* Task description:
Reproduce, exactly and in full, only the lines below from the one containing "obj.matrix_parent_inverse = Matrix.Identity(4)" through the one containing "before = set(bpy.data.objects)".

****************

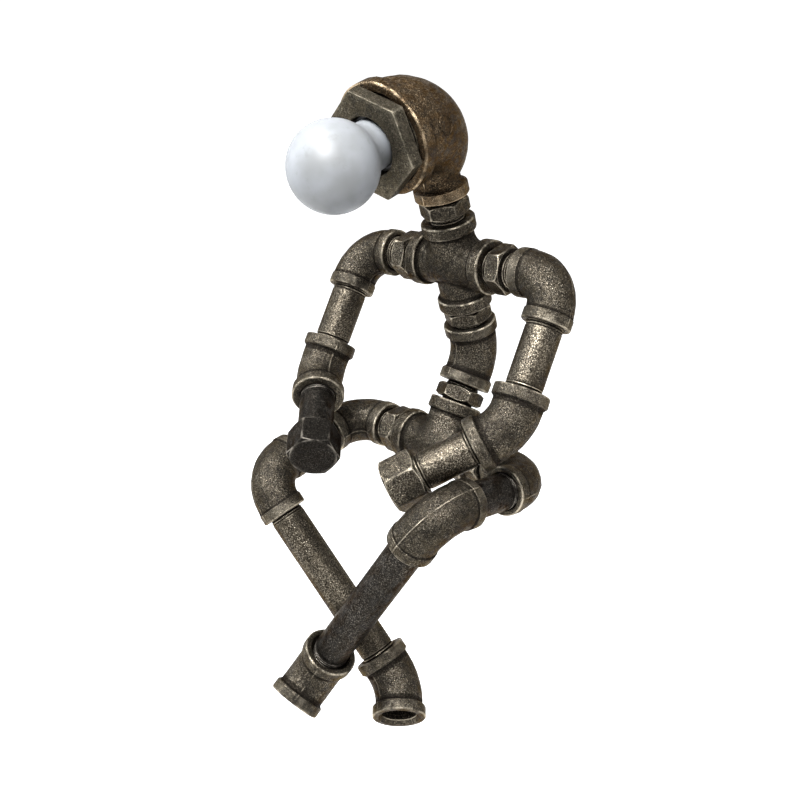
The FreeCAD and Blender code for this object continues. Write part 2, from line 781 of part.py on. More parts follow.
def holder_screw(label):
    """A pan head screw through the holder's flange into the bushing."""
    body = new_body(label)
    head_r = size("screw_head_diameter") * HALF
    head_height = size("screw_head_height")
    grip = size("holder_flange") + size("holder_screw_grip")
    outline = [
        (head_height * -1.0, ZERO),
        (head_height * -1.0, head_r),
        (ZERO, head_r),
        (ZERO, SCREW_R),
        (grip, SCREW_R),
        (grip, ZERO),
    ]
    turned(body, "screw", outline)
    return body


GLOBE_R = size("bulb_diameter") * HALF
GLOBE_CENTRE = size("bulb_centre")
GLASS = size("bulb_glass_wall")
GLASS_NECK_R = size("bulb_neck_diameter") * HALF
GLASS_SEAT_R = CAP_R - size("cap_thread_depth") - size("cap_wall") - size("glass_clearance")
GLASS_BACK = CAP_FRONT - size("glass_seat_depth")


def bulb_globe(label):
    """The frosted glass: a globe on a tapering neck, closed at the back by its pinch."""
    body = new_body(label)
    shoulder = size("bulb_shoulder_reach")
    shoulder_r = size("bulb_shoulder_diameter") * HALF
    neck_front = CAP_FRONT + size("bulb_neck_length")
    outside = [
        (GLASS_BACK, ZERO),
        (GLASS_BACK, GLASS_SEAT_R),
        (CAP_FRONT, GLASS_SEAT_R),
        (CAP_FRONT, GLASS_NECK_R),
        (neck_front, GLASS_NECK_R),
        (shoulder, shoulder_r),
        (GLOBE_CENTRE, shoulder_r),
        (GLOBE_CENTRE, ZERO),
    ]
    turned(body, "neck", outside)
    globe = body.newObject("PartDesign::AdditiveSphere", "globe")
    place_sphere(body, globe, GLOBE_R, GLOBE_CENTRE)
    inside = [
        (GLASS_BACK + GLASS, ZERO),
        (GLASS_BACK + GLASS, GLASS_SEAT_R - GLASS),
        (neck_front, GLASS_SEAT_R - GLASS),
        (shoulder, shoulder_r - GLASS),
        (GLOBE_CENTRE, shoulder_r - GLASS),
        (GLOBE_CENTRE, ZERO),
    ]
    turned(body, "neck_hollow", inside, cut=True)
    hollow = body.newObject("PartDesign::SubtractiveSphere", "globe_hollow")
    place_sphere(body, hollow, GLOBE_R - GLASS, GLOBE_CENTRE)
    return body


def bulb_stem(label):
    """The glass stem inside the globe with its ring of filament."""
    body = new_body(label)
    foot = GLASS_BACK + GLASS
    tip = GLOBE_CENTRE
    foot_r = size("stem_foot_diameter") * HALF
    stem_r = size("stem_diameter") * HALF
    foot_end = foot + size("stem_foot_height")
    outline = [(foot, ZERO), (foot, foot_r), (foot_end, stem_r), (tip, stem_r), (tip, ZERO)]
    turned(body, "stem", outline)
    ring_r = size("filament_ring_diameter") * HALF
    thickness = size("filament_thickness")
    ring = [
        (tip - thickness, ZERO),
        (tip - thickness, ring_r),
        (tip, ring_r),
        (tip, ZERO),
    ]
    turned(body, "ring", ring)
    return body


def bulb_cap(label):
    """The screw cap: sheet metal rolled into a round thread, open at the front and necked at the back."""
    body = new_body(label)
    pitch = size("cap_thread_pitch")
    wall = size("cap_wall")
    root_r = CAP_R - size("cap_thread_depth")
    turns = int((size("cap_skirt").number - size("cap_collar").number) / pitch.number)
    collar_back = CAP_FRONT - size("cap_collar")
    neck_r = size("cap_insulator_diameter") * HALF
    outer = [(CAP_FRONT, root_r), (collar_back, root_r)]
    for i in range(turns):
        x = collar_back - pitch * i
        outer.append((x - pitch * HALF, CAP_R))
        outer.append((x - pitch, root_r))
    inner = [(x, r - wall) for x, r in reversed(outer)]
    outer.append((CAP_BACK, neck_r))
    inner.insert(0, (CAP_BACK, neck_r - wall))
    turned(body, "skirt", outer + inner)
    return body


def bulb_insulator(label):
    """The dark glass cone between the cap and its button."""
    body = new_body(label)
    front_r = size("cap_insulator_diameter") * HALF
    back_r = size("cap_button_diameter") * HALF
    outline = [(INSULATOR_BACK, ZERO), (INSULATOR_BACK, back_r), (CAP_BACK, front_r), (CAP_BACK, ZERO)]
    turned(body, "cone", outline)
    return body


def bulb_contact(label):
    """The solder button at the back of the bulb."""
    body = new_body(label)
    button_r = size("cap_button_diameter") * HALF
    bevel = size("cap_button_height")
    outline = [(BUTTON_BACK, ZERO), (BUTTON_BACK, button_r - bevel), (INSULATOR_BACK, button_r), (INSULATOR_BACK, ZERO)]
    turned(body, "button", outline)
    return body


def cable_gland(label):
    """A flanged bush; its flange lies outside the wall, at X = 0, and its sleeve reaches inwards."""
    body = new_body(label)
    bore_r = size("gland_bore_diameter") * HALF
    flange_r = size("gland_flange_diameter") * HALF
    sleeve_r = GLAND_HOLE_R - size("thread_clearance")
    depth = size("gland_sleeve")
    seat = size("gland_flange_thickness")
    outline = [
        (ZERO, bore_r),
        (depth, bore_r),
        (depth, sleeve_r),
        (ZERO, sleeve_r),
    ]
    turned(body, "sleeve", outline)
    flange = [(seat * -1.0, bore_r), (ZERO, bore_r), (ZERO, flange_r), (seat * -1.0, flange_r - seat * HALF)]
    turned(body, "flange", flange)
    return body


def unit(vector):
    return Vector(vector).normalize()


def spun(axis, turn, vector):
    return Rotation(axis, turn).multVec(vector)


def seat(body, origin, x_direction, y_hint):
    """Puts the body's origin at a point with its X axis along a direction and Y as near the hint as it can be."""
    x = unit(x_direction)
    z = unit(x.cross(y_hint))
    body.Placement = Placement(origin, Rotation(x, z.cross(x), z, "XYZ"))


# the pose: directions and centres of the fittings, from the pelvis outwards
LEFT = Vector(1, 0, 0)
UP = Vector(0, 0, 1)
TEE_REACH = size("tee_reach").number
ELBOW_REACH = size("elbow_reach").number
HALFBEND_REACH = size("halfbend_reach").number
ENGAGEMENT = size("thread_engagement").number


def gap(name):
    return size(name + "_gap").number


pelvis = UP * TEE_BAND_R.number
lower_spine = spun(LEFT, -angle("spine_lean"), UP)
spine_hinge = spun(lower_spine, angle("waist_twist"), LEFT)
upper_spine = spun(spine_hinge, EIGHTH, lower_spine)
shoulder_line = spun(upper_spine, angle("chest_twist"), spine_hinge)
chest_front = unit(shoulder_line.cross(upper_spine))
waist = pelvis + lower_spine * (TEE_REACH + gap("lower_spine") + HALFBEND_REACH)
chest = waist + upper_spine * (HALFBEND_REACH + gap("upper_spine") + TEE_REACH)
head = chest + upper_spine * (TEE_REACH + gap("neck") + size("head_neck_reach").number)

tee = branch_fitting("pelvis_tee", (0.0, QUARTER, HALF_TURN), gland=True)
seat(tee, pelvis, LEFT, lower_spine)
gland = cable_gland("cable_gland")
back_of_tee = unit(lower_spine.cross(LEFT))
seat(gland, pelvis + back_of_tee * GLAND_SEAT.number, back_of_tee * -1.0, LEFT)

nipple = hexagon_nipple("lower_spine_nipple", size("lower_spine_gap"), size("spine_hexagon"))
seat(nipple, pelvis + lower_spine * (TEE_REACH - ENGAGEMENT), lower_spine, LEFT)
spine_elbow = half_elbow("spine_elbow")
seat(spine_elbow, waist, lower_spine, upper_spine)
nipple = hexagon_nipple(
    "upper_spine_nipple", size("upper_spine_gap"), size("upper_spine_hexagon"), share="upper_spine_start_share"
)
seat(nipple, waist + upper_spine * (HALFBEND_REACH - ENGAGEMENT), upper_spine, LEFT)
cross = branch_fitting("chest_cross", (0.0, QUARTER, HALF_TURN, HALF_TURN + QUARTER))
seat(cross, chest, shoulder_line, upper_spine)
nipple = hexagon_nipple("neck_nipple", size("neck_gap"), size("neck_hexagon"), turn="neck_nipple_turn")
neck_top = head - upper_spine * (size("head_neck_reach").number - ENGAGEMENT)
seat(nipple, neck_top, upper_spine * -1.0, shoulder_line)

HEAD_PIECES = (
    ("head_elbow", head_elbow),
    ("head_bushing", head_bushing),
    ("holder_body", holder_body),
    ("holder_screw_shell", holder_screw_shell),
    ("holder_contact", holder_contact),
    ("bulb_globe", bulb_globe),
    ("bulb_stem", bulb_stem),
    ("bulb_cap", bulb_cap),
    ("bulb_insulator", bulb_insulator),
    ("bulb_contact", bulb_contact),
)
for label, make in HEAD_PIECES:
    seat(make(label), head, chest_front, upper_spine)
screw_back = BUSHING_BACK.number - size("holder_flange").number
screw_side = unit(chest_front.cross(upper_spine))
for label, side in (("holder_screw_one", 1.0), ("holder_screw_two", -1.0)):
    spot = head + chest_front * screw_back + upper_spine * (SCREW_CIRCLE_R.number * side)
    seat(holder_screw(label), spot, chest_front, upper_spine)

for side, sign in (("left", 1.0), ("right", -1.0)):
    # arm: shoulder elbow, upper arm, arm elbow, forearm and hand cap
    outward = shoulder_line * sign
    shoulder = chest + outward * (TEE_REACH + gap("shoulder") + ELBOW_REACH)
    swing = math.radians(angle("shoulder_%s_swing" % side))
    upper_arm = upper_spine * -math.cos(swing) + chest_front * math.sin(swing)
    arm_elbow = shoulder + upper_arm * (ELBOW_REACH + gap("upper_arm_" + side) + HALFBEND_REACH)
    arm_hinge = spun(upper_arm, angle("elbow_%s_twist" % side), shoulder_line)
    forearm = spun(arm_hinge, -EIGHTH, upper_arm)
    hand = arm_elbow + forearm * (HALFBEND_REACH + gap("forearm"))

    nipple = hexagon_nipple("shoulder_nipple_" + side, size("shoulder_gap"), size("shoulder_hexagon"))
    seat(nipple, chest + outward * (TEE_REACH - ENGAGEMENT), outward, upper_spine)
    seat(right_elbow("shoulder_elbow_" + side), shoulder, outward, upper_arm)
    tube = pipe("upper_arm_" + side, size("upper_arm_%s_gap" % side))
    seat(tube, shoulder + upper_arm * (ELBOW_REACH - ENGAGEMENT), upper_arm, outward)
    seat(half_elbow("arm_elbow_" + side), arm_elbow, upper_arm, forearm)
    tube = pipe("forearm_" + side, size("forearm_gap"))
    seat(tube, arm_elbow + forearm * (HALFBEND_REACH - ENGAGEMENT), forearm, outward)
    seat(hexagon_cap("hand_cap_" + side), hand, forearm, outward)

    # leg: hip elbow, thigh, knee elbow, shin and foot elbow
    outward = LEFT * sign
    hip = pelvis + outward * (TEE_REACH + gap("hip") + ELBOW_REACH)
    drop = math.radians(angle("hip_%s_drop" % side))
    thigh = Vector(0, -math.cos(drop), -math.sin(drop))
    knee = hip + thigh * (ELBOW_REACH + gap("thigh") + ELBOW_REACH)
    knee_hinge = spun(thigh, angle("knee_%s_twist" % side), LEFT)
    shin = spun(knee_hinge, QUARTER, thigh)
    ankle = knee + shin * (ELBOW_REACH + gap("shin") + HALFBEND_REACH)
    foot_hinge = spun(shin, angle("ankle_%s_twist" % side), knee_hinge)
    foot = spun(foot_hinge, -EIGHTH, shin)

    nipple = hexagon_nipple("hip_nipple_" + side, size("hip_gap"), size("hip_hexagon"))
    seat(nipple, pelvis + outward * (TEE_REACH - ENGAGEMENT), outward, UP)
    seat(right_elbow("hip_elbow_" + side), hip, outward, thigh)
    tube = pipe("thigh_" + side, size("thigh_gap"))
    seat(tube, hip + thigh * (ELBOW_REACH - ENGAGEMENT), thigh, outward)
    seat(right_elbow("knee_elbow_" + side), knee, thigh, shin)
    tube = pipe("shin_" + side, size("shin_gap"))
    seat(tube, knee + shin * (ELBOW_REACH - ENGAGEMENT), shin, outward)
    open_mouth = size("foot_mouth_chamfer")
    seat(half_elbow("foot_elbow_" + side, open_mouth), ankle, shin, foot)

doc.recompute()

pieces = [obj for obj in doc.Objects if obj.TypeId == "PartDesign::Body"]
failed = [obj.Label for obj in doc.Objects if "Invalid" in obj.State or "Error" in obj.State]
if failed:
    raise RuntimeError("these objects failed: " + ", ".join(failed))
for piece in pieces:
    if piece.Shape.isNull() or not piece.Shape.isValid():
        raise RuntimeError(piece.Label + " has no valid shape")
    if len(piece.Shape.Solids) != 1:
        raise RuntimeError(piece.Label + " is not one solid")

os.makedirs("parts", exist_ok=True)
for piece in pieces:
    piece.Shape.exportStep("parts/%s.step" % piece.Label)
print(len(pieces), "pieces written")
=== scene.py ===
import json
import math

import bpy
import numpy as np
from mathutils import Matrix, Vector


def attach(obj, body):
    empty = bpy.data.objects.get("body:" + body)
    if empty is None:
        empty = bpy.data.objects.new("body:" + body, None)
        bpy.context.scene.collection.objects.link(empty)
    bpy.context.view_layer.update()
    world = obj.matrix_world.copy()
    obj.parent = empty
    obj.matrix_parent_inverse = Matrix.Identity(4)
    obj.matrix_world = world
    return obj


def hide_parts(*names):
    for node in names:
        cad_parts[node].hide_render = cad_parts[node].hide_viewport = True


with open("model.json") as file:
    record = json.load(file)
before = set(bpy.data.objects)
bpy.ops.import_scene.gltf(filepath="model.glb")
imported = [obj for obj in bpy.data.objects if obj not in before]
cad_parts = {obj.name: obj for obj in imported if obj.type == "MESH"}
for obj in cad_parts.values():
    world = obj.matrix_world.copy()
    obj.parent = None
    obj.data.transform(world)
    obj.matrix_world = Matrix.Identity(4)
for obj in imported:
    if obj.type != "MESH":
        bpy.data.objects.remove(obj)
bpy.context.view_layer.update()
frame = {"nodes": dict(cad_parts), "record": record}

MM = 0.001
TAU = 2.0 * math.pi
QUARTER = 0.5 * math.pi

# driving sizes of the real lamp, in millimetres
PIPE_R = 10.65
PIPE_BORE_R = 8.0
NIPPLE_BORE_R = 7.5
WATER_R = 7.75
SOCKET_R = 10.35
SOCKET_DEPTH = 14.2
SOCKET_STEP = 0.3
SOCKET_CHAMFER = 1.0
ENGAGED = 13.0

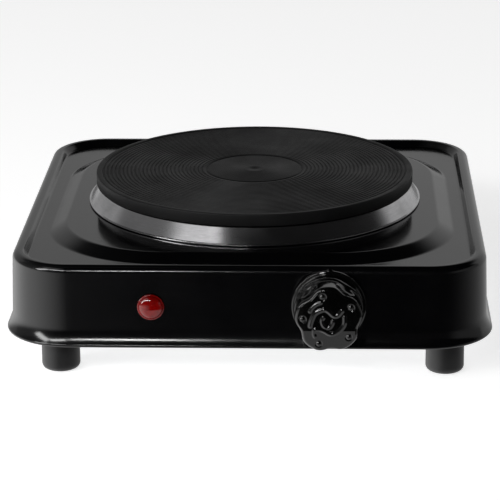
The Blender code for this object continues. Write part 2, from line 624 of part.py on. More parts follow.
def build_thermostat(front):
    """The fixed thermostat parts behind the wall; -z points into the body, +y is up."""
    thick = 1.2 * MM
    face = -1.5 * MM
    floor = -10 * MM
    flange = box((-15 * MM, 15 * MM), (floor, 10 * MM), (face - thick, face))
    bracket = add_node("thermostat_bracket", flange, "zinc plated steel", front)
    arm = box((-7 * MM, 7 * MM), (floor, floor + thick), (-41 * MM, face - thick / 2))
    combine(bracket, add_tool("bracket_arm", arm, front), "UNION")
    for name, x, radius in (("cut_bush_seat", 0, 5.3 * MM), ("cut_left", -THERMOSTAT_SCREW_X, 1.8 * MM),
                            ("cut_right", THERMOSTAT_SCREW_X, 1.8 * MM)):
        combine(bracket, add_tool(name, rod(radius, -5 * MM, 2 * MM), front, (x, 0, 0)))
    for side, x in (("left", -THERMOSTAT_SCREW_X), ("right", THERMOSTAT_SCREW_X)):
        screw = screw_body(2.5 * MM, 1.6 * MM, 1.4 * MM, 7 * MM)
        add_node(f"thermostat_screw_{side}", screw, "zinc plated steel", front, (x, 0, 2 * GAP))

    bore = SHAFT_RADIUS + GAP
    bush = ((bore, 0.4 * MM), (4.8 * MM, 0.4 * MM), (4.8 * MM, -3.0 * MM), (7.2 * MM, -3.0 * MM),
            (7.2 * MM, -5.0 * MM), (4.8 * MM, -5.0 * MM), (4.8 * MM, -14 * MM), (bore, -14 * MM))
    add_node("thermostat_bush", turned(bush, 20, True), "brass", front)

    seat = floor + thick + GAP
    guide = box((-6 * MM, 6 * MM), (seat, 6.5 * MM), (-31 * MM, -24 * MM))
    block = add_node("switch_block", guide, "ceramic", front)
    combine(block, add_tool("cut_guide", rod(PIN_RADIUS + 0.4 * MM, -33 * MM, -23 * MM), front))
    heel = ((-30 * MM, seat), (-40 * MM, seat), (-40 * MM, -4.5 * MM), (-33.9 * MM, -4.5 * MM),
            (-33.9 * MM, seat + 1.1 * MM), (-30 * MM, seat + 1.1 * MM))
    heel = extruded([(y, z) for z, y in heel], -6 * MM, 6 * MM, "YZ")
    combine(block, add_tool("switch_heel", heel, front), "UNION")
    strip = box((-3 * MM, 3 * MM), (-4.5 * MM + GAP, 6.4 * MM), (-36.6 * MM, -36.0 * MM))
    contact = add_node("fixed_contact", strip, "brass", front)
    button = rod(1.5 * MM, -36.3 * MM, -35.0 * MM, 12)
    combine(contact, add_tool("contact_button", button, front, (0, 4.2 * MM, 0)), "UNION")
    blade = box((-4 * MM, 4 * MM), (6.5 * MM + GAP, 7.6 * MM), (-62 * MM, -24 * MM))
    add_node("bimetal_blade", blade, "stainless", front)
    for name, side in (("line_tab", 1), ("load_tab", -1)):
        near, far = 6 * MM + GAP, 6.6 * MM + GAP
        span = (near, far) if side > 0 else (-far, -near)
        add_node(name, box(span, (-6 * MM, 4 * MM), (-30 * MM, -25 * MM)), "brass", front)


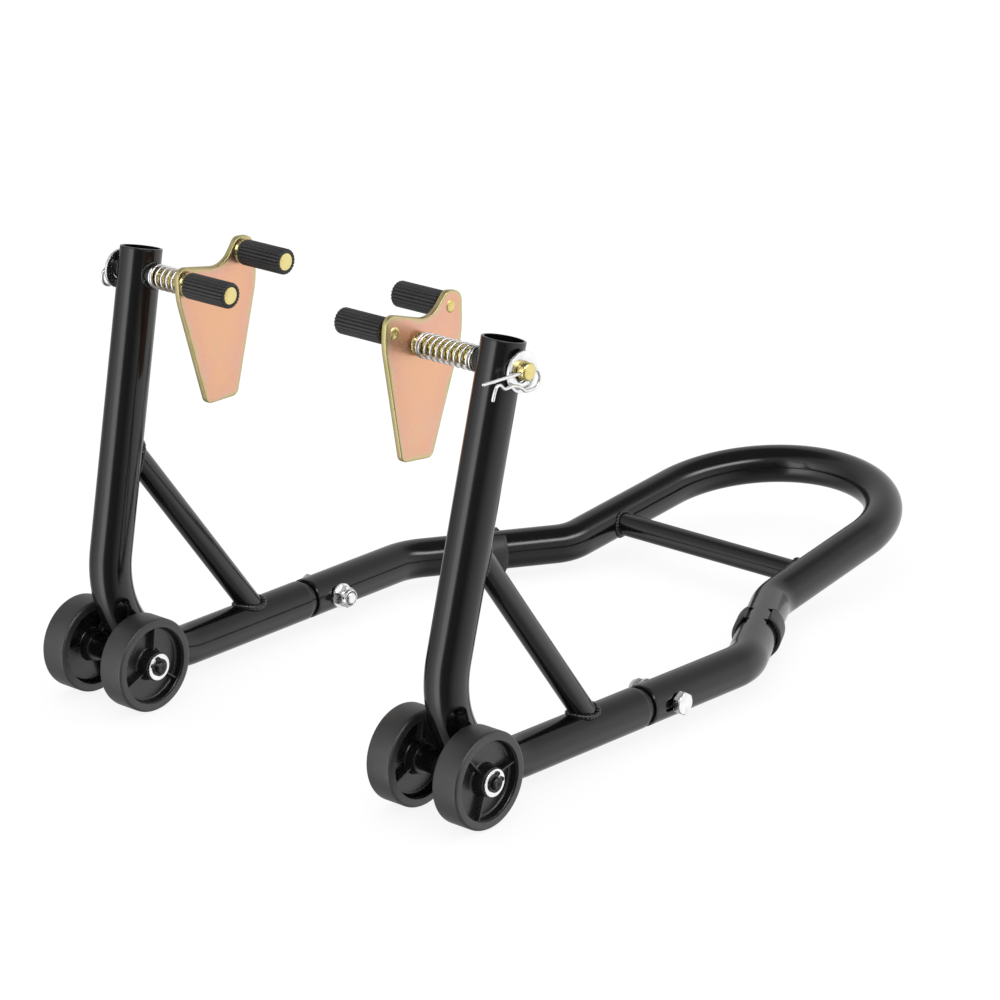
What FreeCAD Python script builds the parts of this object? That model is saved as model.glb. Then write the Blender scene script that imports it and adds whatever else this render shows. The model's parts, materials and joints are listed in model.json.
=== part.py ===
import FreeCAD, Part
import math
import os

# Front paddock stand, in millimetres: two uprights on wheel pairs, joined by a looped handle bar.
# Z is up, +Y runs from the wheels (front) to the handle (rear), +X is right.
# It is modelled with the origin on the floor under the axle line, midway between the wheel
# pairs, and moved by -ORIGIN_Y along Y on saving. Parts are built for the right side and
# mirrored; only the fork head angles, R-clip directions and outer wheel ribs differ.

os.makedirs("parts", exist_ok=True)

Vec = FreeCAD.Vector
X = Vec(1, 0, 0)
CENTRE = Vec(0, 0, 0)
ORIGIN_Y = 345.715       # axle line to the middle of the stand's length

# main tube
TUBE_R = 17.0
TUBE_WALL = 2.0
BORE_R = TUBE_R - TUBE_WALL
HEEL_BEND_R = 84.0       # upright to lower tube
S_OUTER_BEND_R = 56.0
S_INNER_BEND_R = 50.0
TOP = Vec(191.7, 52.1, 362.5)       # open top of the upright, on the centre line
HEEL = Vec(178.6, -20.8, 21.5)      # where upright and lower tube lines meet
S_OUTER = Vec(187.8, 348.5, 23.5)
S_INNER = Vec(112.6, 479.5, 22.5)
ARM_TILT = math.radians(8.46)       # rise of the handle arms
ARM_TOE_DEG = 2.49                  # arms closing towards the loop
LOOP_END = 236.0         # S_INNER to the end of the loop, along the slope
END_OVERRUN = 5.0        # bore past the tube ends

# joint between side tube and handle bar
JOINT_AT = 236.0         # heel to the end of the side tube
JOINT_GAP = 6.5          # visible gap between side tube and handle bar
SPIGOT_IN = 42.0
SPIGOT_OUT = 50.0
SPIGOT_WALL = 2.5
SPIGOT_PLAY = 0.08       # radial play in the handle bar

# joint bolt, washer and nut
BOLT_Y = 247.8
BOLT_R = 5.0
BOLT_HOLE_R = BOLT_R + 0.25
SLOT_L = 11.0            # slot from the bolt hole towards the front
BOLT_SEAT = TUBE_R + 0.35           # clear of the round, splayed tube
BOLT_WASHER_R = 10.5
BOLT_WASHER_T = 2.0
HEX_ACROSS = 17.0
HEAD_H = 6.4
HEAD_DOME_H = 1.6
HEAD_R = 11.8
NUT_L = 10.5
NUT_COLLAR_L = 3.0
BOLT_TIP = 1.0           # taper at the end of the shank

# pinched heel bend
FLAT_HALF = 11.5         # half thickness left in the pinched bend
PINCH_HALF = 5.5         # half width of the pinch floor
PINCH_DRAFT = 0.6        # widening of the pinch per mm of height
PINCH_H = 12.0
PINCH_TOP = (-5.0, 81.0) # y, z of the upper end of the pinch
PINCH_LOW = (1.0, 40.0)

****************

* Result of the exercise:
    obj.matrix_parent_inverse = Matrix.Identity(4)
    obj.matrix_world = world
    return obj


def hide_parts(*names):
    for node in names:
        cad_parts[node].hide_render = cad_parts[node].hide_viewport = True


with open("model.json") as file:
    record = json.load(file)
before = set(bpy.data.objects)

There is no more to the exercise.